Revolution in the Head: The Beatles' Records and the Sixties
RevolutionHead.jpg
U.S. Paperback Edition, January 6, 2009
Author Ian MacDonald
Country United Kingdom
Language English
Genre(s) Biog
Publisher Vantage (USA)
Released 1994
Media type Print (Hardcover & Paperback)
Pages 544
ISBN 0099526794 / 978-0099526797


Synopsis

This book hit the mid-1990s pop-cultural scene like a bolt from the blue. Well over a quarter of a century since they was Fab, it might have seemed that everything worth saying about the Beatles had already been said, several times. At that stage, the suggestion that someone could produce a genuinely fresh perspective on this most catergorised, analysed, and anthologised of pop groups seemed only marginally less unlikely than the idea that a new band might emerge from the pop field whose music could hold a candle to the imperviously incomparable legacy of the world's best-loved Liverpudlians.

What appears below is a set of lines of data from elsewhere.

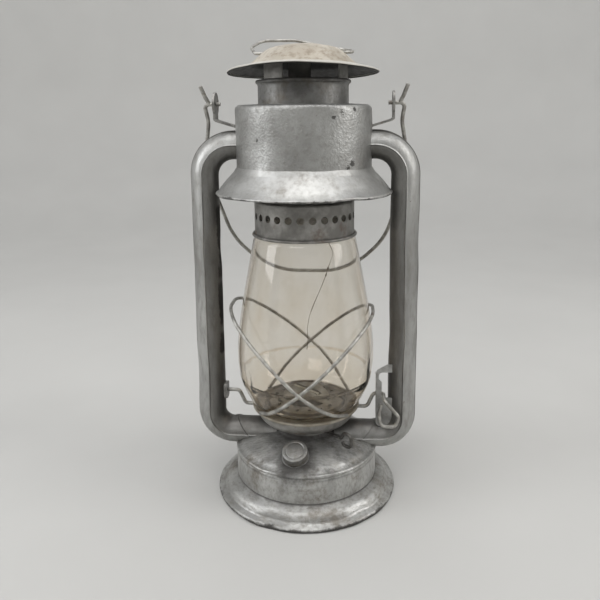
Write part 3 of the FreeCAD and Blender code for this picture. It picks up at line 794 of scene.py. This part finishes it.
plate_outline = soften([(0, -22), (0, -27.5), (12.5, -27.5), (13.4, -24), (13.4, -3.4), (4.3, -3.4),
                        (4.3, 9.6), (2.0, 12.2), (2.0, 17.9), (13.4, 18.4), (13.4, 24.5), (9, 24.5),
                        (0.8, 19.6), (0, 0), (0, -22)],
                       [4.5, 3, 0, 0, 1.5, 1, 1, 3.6, 0, 0, 3, 1.5, 0])[:-1]
plate = flat_plate("bracket_plate", [plate_outline], tin_deep)
plate.data.transform(Matrix.Translation(Vector((spine_x, plate_y + tin_deep / 2, lever_z)) * mm))
hole_r, hole_out = 1.6, 7.0
hole = []
for step in range(16):
    turn = step * math.pi / 8
    hole.append((hole_out + hole_r * math.cos(turn), hole_r * math.sin(turn)))
flange_outline = [(0, -22), (11, -19), (11, 14), (0, 17)]
flange = flat_plate("bracket_flange", [flange_outline, hole], tin_deep, True)
flange.data.transform(Matrix.Translation(Vector((spine_x + tin_deep / 2, plate_y, lever_z)) * mm))
bracket_paint = silver_paint("bracket_paint", 0.42, 0.5, None, 0.4, (1, 1, 1), 0.5)
for piece in (plate, flange):
    smooth(outwards(piece), 40)
dress(plate, bracket_paint, "frame", ["lift_bracket_right"])
dress(flange, bracket_paint, "frame", [])


# The wires and small metal: guard hoops, bail, ring, lever, key, brackets and straps, of painted or
# bare steel wire and strip, and the burner of old brass.
def metal(name, dark, light, metallic, roughness, rust=0.3, scale=120):
    """Mottled wire, strip or cloth between two colours, with patches of rust."""
    paint = Paint(name)
    mottle = paint.noise(scale, 5, 0.6)
    rusty = paint.ramp(paint.noise(scale * 0.6, 6, 0.66), 0.56, 0.68) * rust
    colour = paint.mix(paint.ramp(mottle, 0.35, 0.68), dark, light)
    colour = paint.mix(rusty, colour, (0.115, 0.062, 0.035, 1))
    return paint.feed(Base_Color=colour, Metallic=metallic - rusty * 0.6,
                      Roughness=roughness + rusty * 0.3 + paint.ramp(mottle, 0.3, 0.7) * 0.1,
                      Normal=paint.bump(paint.noise(scale * 4, 3), 0.3, 0.0003))


finishes = {
    "guard_wire": metal("dull_wire", (0.26, 0.25, 0.23, 1), (0.50, 0.49, 0.455, 1), 0.6, 0.36, 0.5, 160),
    "dark_steel": metal("dark_steel", (0.17, 0.165, 0.155, 1), (0.36, 0.35, 0.33, 1), 0.7, 0.42, 0.5),
    "sooty_tin": metal("smoked_tin", (0.17, 0.164, 0.152, 1), (0.35, 0.342, 0.322, 1), 0.65, 0.43, 0.6, 60),
    "old_brass": metal("old_brass", (0.21, 0.18, 0.14, 1), (0.37, 0.33, 0.27, 1), 0.6, 0.45, 0.4),
    "silver_paint": silver_paint("small_silver", 0.34, 0.6),
    "heated_hood": heat.material,
    "globe_glass": glass.material,
    "wick_cotton": metal("wick_cotton", (0.42, 0.38, 0.30, 1), (0.62, 0.58, 0.48, 1), 0.0, 0.95, 0.0, 500),
    "gasket": metal("gasket_rubber", (0.03, 0.028, 0.026, 1), (0.05, 0.048, 0.045, 1), 0.0, 0.8, 0.0),
}
deck_tin = metal("browned_deck", (0.24, 0.21, 0.165, 1), (0.42, 0.39, 0.33, 1), 0.45, 0.5, 0.5, 70)
oily_steel = metal("oily_steel", (0.07, 0.066, 0.06, 1), (0.17, 0.165, 0.155, 1), 0.7, 0.42, 0.5)
own_finish = {"globe_plate": deck_tin, "burner_cone": deck_tin, "bail": finishes["guard_wire"],
              "wick_spindle": oily_steel}
for subpart in frame["record"]["subparts"]:
    node = subpart["node"]
    dress(nodes[node], own_finish.get(node, finishes[subpart["material_slot"]]))
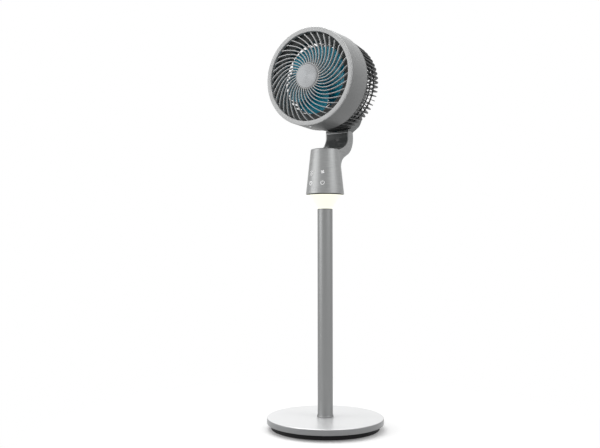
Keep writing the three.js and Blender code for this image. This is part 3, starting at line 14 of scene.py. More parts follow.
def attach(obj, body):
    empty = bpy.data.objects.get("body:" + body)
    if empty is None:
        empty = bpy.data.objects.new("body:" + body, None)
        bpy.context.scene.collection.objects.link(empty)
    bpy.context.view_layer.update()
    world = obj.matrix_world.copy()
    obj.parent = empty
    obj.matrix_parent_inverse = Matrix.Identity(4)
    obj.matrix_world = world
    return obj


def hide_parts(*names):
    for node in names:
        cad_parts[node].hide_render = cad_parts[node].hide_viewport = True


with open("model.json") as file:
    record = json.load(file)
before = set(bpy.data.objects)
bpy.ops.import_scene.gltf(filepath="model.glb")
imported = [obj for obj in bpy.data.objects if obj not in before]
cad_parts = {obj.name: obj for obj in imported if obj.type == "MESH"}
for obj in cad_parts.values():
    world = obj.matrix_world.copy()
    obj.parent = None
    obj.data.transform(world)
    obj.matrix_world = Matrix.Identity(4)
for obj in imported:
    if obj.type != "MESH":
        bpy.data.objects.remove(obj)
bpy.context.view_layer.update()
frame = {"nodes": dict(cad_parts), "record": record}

# ---------------------------------------------------------------- sizes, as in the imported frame

MM = 0.001
TAU = 2 * math.pi
GAP = 0.3

# foot, pole and light
BASE_R = 145
BASE_TOP = 30
COVER_RIM = 14.5
COVER_WALL = 2.5
PAD_R = 11
PAD_H = 2.7
PAD_CIRCLE = 114
PAD_COUNT = 5
# two ring grooves under each pad, as distance in from its edge and depth
PAD_GROOVES = ((1.2, 0), (1.6, 0.5), (3.4, 0.5), (3.8, 0), (5.4, 0), (5.8, 0.5), (7.6, 0.5), (8, 0))
POLE_R = 19
POLE_Z = BASE_TOP + GAP
POLE_TOP = 544
POLE_WALL = 1.5
BOLT_HOLE_R = 4.3
NECK_R = 12
LIGHT_Z = 547
LIGHT_H = 33.6
LIGHT_FOOT_R = 21
LIGHT_RIM_R = 47
LIGHT_WALL = 2.2
LIGHT_SAG = 2.4

# column and arm
COLUMN_Z = 583
COLUMN_TOP = 696
COLUMN_FOOT_R = 48
COLUMN_TOP_R = 36
COLUMN_WALL = 2.6
COLUMN_ROUND = 2.4
COLUMN_TAPER = (COLUMN_FOOT_R - COLUMN_TOP_R) / (COLUMN_TOP - COLUMN_Z)
ARM_HALF = 33
ARM_WALL = 2.5
ELBOW_Y = 38
ELBOW_Z = 734
ELBOW_R = 50.5
ARM_UNDER_SLOPE = 0.46
ARM_FACE_Y = 62.4
ARM_LID_T = 2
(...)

But MacDonald's words leap off the page with a freshness and sense of excitment reminiscent of, say, the opening seconds of 'I Want to Hold Your Hand'. A chronological song-by-song analysis of the Beatles' output, 'Revolution in the Head' manages to make that rarest of leaps: to transcend merely being an excellent study of its subject, and instead emerge as a worthwhile cultural artefact in its own right. Scholarly yet irreverent, highly serious but always richly entertaining, the book not only sends the reader back to the music it describes, but also repays repeated readings.

The worth, and impact, of Macdonald's work was summarised by UK newspaper The Guardian:

In his book Revolution In The Head, first published in 1994, MacDonald carefully anatomised every record the Beatles made, drawing attention to broad themes, particular examples of inspiration and moments of human frailty alike.

What could have been a dry task instead produced a volume so engagingly readable, so fresh in its perceptions and so enjoyable to argue with that, in an already overcrowded field, it became an immediate hit. Without a hint of sycophancy, MacDonald had managed to describe the magic created by John Lennon, Paul McCartney, George Harrison and Ringo Starr in such a way as to reacquaint those who were around at the time with their own original enthusiasm, while alerting listeners of later generations to the precise qualities that had made the Beatles so exceptional. Its introduction alone provides something close to a definitive evocation of the factors that turned the 1960s into 'the sixties'.